In the city logistics field, a modeling framework for the simulation of aggregated delivery tours performed by light goods vehicles is taken up by Comi, Nuzzolo, and Polimeni (2021). Their model is shown to be useful for the estimation of origin–destination matrices and routes of vehicles, as a well as for the delivery location, by means of a model calibrated using Generalized Least Squares. The modeling framework was calibrated using a dataset of light goods vehicles in the Italian region of Veneto, using available AVM data.

Gastaldi et al. (2020) apply extreme value theory (EVT) to a road safety analysis problem without the need of crash data. Authors focus on a three-leg un-signalized intersection where the left-turn maneuver from the minor road is critical, and use data from a driving simulator. They apply two methods of Extreme Value analysis: Component-wise Maxima (CM) and Excesses Over a Threshold (EOT). In the configuration under study, they analyze the case of two conflicting points and an associated measure of safety and the case of two measures of safety associated to a single point of conflict. Note that previous works using EVT considered only the case of a single conflicting point and a single measure of safety. The authors conclude that their technique allows for a better prediction of the number of collisions observed.

Caggiani, Prencipe, and Ottomanelli (2020) propose two models for the optimal distribution of vehicles at the beginning of the operating period in one-way station-based Car-Sharing Systems with a fleet of electrical vehicles that can transfer their energy by selling it to the power network, or Vehicle-to-Grid (V2G). The authors take into account imbalance of vehicles caused by one-way trip behavior, implying that a station runs out of cars, thus unsatisfying a fraction of the demand.

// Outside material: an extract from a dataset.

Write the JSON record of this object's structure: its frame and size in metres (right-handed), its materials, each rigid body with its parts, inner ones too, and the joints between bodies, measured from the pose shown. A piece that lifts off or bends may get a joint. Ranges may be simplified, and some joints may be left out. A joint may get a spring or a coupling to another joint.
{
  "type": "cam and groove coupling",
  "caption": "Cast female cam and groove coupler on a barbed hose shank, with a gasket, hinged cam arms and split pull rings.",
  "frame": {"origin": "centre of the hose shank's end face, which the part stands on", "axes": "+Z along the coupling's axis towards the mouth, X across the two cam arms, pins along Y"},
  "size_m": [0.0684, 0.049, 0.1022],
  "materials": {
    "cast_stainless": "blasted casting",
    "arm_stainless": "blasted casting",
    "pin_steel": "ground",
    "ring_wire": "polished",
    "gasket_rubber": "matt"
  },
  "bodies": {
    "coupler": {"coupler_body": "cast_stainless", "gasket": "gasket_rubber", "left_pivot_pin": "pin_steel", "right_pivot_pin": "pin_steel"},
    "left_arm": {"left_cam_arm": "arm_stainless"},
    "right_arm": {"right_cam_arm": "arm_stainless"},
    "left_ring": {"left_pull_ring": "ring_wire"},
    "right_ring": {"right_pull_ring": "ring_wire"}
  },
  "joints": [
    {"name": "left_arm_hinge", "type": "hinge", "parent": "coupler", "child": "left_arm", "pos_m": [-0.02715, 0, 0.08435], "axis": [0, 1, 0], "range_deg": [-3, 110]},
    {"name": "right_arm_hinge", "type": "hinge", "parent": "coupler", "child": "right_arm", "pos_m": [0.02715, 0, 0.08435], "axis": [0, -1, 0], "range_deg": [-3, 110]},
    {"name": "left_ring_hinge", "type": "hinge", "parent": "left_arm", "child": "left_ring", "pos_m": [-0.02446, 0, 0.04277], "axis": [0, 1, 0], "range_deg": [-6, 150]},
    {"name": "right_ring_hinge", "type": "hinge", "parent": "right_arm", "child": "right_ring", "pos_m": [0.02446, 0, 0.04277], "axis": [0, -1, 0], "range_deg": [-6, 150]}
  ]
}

The models are formulated as optimization problems solved using genetic algorithms, which simultaneously maximize V2G profits while keeping lost users as low as possible. They apply the models to a realistic test case for several levels of demand of the Car-Sharing system and trends in the market of energy. In Estrada et al. (2020) three types of on-demand transit systems (taxi systems and semi-flexible bus routes) are analyzed using a common modeling framework. These systems require vehicles of different capacities (from cars, to medium buses or electric trains), the modeling framework assumes ideally that trips take place on a rectangular corridor where demand density is uniformly distributed over the rectangle and streets form a perfect grid. They formulate simplified optimization models in order to achieve equilibrium between user performance and operating costs. They analyze under different scenarios (electric, diesel and autonomous vehicles). From their analysis the authors conclude that economies of scale are only achieved in the case of systems with fixed routes and variable stops. In contrast, services based on shared vehicles with variable routing would have increasing unit costs with regard to demand. In conclusion, on-demand services with flexible designs have the direct consequence of reducing the economies of scale of the transportation system and constraining the reduction of the average cost per user.

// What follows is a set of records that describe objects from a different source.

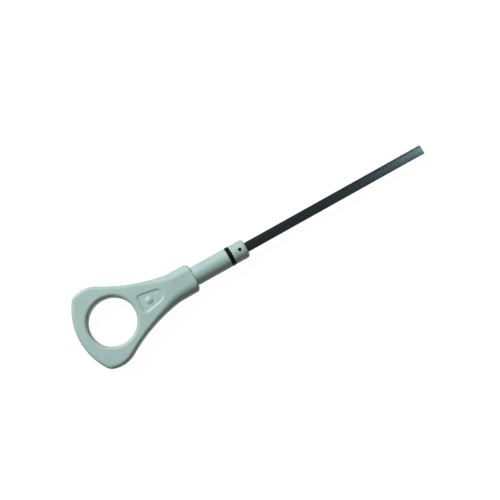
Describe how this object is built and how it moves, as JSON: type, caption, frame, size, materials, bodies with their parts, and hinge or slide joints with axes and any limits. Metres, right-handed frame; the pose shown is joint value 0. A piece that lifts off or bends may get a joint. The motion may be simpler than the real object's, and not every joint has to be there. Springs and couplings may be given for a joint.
{
  "type": "engine oil dipstick",
  "caption": "Dipstick with a flat ring handle tapering to a thick collar, a round plug shank with a sealing ring, and a flat steel blade.",
  "frame": {"origin": "on the shank axis, in the plane of the seating shoulder", "axes": "+X along the shank and blade to the tip, +Y across the handle, +Z square to the flat of the handle, on the side with the recess"},
  "size_m": [0.2297, 0.0482, 0.0124],
  "materials": {
    "handle_plastic": "satin moulded plastic, pale grey-green",
    "seal_rubber": "matt black rubber",
    "blade_steel": "darkened rolled steel strip",
    "pin_steel": "blackened steel pin end"
  },
  "bodies": {
    "root": {"handle": "handle_plastic", "o_ring": "seal_rubber", "blade": "blade_steel", "retaining_pin": "pin_steel"}
  },
  "joints": []
}
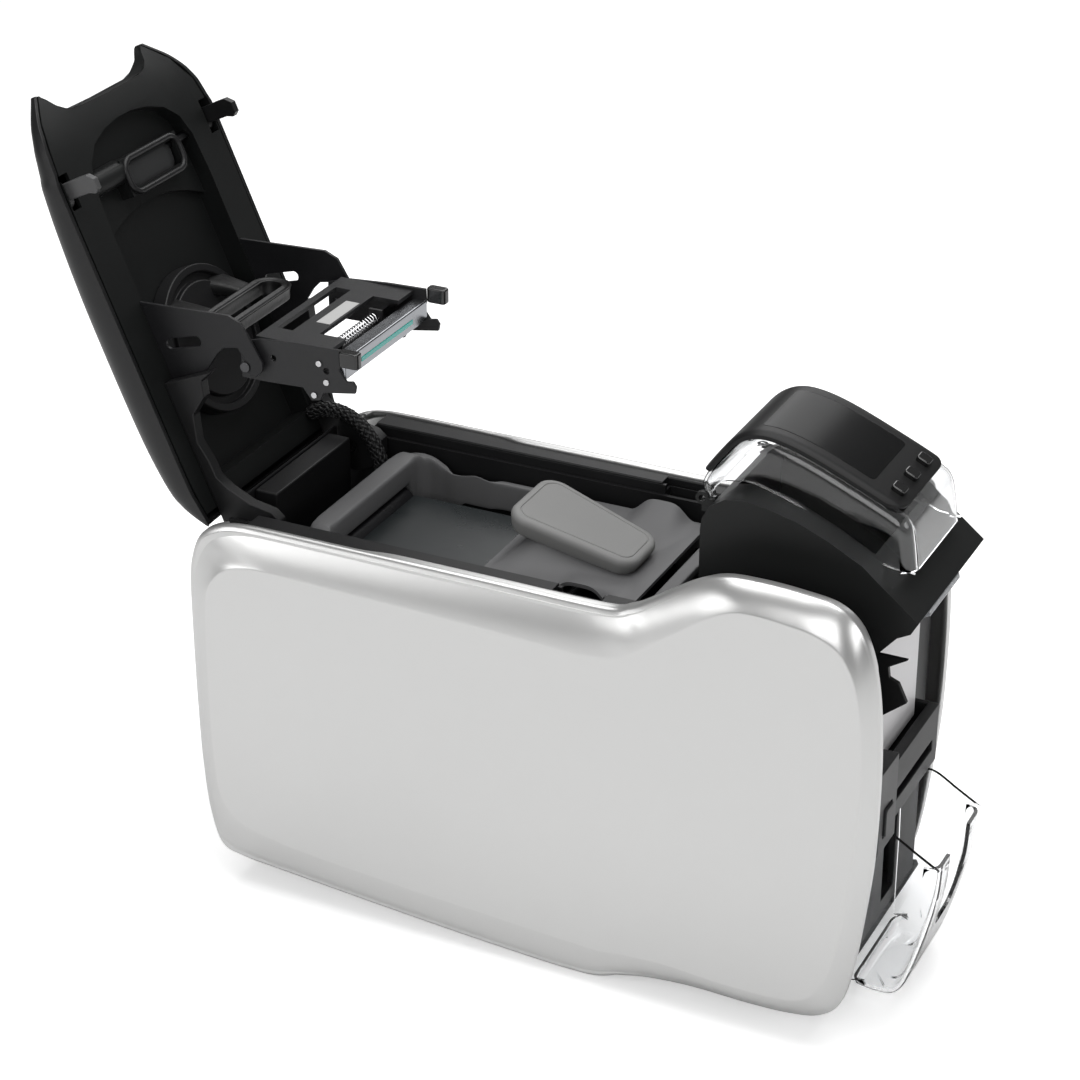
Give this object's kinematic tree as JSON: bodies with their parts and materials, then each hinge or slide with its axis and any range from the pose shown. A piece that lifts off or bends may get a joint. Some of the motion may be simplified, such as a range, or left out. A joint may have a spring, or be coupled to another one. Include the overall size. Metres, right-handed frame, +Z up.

Finally, Allen et al. (2020) present an instrument for investigating the service quality in airport transport, developing a modification of the well-known Importance-Performance Analysis (IPA) method, where the importance weights are determined by Structural Equation Modeling techniques. The authors refer to this variant as Gap-IPA. They also propose a graphical representation that is more intuitive and immediate for the operators’ decision-making. The case study is the International Airport of Lamezia Terme, using data from a customer satisfaction service.

Disclosure statement

No potential conflict of interest was reported by the authors.